The power steering hoses from a 258 wrangler worked just fine. I had to unscrew the pressure sensor out of the 5.3 power steering pump and then
screw a fitting out of the 258 pump that the hose screws into. This was the easiest part on the swap.
I did not do drive by wire as I did not have the parts. I did not think it would be worth the added cost but would have definitely used it if I had
the parts. The throttle cable I used was from a 2000ish S10 with a 4.3. The fire wall side needed the plastic wings filed off the cable and then
fit perfectly. For the engine side, I cut the section from the S10 bracket and welded it into the 5.3 throttle bracket. This worked great and only
took about 1/2 hour to make. The 5.3 truck cable was to short and also had a round end going into the firewall ( Jeep is square).
Rear End/drive shaft
After reading all the posts, I decided the 8.8 out of a Exploder was the best option. This swap was super easy. I re-used the spring mounts from the
8.8. The axle tubes were welded in. Shock brackets were fabbed out a chunk of 2"x3" by 1/8" steel. A trac bar mount for the axle was fabbed. This rear
end also saved me many dollars because of the speed sensor described in the transfer case section. The gear ratio was 3.73 and it had a trac loc. This
rear end costed all of $160 on Craigslist. The drive shaft also came from the recomendations of this web sight. It was a Jeep Cherokee front shaft
from the local junk yard ($40) with another $70 bucks for shortening and one new U-joint.

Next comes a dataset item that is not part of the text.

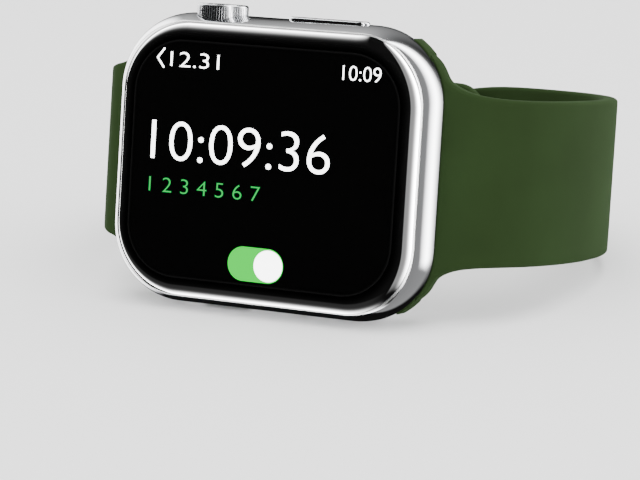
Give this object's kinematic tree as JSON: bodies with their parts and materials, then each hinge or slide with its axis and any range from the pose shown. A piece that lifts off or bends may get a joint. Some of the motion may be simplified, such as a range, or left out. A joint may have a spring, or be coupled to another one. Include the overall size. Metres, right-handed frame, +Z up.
{
  "type": "smartwatch",
  "caption": "Rounded rectangular smartwatch with a knurled crown, a side button and a closed silicone wrist band with a pin-and-tuck clasp.",
  "frame": {"origin": "on the floor, under the middle of the watch's bounding box, as it stands on its long side", "axes": "+X from the 12 o'clock end of the case to the 6 o'clock end, +Y from the display back into the wrist loop, +Z up. The case leans back 10.3 degrees about X, onto the lower edge of the band's far strand, so the crown side faces up and a little back"},
  "size_m": [0.072, 0.0566, 0.0401],
  "materials": {
    "polished_steel": "mirror-polished stainless steel",
    "brushed_steel": "fine brushed steel",
    "haptic_steel": "dense tungsten-like weight, satin",
    "black_glass": "polished glass over a black display",
    "lit_display": "lit segments of the display panel, white and green",
    "black_ceramic": "polished black ceramic",
    "green_silicone": "matt soft-touch silicone",
    "seal_rubber": "matt black rubber",
    "black_plastic": "matt moulded plastic",
    "board_laminate": "solder-mask green laminate",
    "battery_foil": "satin foil pouch",
    "enamelled_copper": "enamelled copper",
    "grey_ferrite": "matt ferrite"
  },
  "bodies": {
    "case": {"case_body": "polished_steel", "display_plate": "brushed_steel", "board_screw_1": "brushed_steel", "board_screw_2": "brushed_steel", "board_screw_3": "brushed_steel", "board_screw_4": "brushed_steel", "haptic_housing": "brushed_steel", "haptic_spring_left": "brushed_steel", "haptic_spring_right": "brushed_steel", "speaker_mesh": "brushed_steel", "alignment_magnet": "brushed_steel", "crown_bush": "brushed_steel", "crown_bracket": "brushed_steel", "side_button_bracket": "brushed_steel", "front_crystal": "black_glass", "back_crystal": "black_glass", "display_panel": "lit_display", "back_cover": "black_ceramic", "display_gasket": "seal_rubber", "crown_seal": "seal_rubber", "side_button_seal": "seal_rubber", "system_package": "black_plastic", "microphone": "black_plastic", "vent_sensor": "black_plastic", "speaker_module": "black_plastic", "sensor_cluster": "black_plastic", "crown_encoder": "black_plastic", "crown_switch": "black_plastic", "side_button_switch": "black_plastic", "main_board": "board_laminate", "sensor_board": "board_laminate", "battery": "battery_foil", "charging_coil": "enamelled_copper", "display_flex": "enamelled_copper", "ferrite_sheet": "grey_ferrite"},
    "haptic": {"haptic_mass": "haptic_steel"},
    "crown_slider": {"crown_retainer": "brushed_steel"},
    "crown": {"crown_cap": "polished_steel", "crown_shaft": "brushed_steel"},
    "side_button": {"side_button_cap": "polished_steel", "side_button_plunger": "brushed_steel"},
    "release_12": {"release_button_12": "polished_steel"},
    "release_6": {"release_button_6": "polished_steel"},
    "strap_12": {"strap_with_pin": "green_silicone", "clasp_pin": "polished_steel"},
    "strap_6": {"strap_with_holes": "green_silicone"},
    "latch_12": {"latch_bead_12": "brushed_steel"},
    "latch_6": {"latch_bead_6": "brushed_steel"}
  },
  "joints": [
    {"name": "crown_press", "type": "slide", "parent": "case", "child": "crown_slider", "axis": [0, -0.1789, -0.9839], "range_m": [0, 0.0003], "stiffness_N_per_m": 2500, "springref_m": -0.0002},
    {"name": "crown_turn", "type": "hinge", "parent": "crown_slider", "child": "crown", "pos_m": [-0.0094, -0.01711, 0.03742], "axis": [0, 0.1789, 0.9839], "continuous": true},
    {"name": "side_button_press", "type": "slide", "parent": "case", "child": "side_button", "axis": [0, -0.1789, -0.9839], "range_m": [0, 0.00025], "stiffness_N_per_m": 3500, "springref_m": -0.0002},
    {"name": "strap_12_slide", "type": "slide", "parent": "case", "child": "strap_12", "axis": [0, 0.1789, 0.9839], "range_m": [0, 0.036]},
    {"name": "strap_6_slide", "type": "slide", "parent": "case", "child": "strap_6", "axis": [0, 0.1789, 0.9839], "range_m": [0, 0.036]},
    {"name": "release_12_press", "type": "slide", "parent": "case", "child": "release_12", "axis": [0, -0.9839, 0.1789], "range_m": [0, 0.00035], "stiffness_N_per_m": 1200, "springref_m": -0.0003},
    {"name": "release_6_press", "type": "slide", "parent": "case", "child": "release_6", "axis": [0, -0.9839, 0.1789], "range_m": [0, 0.00035], "stiffness_N_per_m": 1200, "springref_m": -0.0003},
    {"name": "latch_12_retract", "type": "slide", "parent": "strap_12", "child": "latch_12", "axis": [0, -0.9839, 0.1789], "range_m": [0, 0.00035], "stiffness_N_per_m": 1200, "springref_m": -0.0003},
    {"name": "latch_6_retract", "type": "slide", "parent": "strap_6", "child": "latch_6", "axis": [0, -0.9839, 0.1789], "range_m": [0, 0.00035], "stiffness_N_per_m": 1200, "springref_m": -0.0003},
    {"name": "haptic_shift", "type": "slide", "parent": "case", "child": "haptic", "axis": [1, 0, 0], "range_m": [-0.0004, 0.0004], "stiffness_N_per_m": 1500}
  ],
  "couplings": [
    {"joint": "strap_6_slide", "follows": "strap_12_slide", "ratio": 1},
    {"joint": "latch_12_retract", "follows": "release_12_press", "ratio": 1},
    {"joint": "latch_6_retract", "follows": "release_6_press", "ratio": 1}
  ]
}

A core 1999 4L60E was purchased. I open it up and had to replace alot of parts. A planetary gear set was junk. All the clutch plates and steels
were replaced. The 3/4 clutch was upgraded and Alto reds and kolene steels were used. A corvette servo was added. A Raybestos Pro series band was
used. A "Beast" sunshell was installed. Sonnax pinless acumilators were used as the stock stuff was wore out. After seeing all the damage inside,
I don't think I would uses a 4L60E without pulling it apart first even if it seemed to work OK when pulled. All these parts worked fine together without
any more work needed although the shift times were shortened in the PCM for performance. The trans mount from the 1991 S10 was used.

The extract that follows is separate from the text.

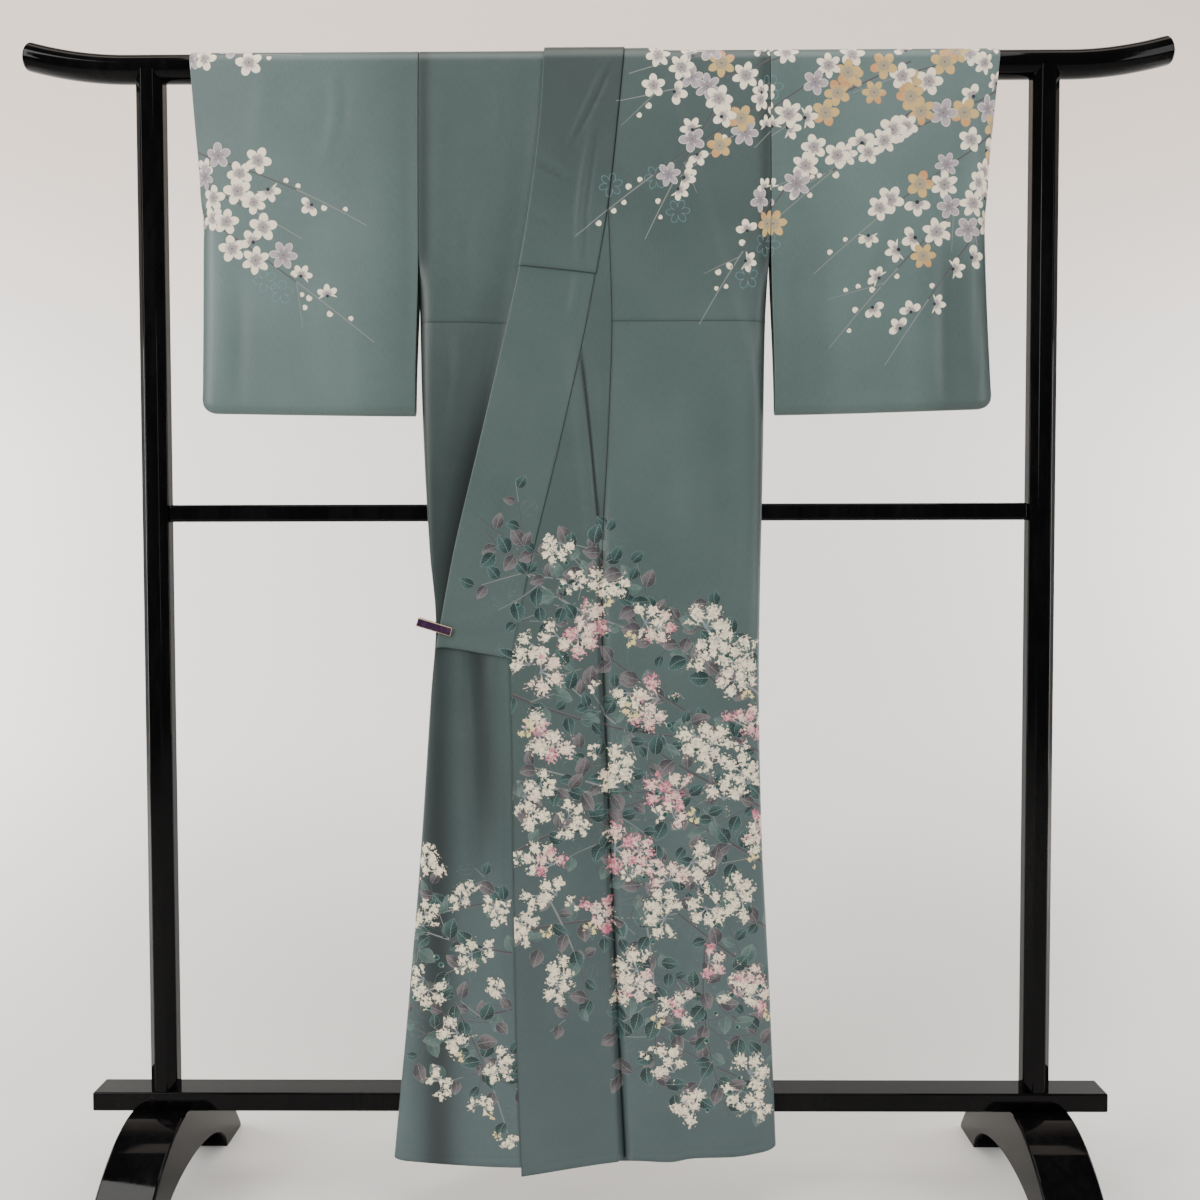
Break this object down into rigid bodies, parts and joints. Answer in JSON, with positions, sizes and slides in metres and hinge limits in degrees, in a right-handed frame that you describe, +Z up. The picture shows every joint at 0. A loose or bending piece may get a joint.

The steering colunm from the 1991 S10 was used. This was done to have a column shifter and to get a tilt wheel as my Jeep was origionally a stick.
There was one bracket on the front of the column that needed to be removed by cutting the weld around it and slippeng it off. I used the 4 inch grinder.
The column then slid right in and all electrical connectors plugged right in. The shift linkage was made by taking the original S10 unit and heating and
bending until it fit. The linkage did not go to the frame like it did in the S10,it went directly to the transmission. The transmission arm was made by
welding the old frame arm and a transmission arm together after cutting to shape. Using this column allowed me to have a park lock also, so I don't forget
to put it in park as the key wouldn't come out. It did not look like the Lokar kits were going to work and they are expensive.
The original 6 cylinder tach was removed and I Ebayed up a 4 cylinder. A 4 cylinder tach will supposedly work with the output of the GM PCM. It did not
work though. After reading some other web sights, evidently a resistor can be added to 12 volt power and then the tach will function. I have not verified
Hope this helps someone!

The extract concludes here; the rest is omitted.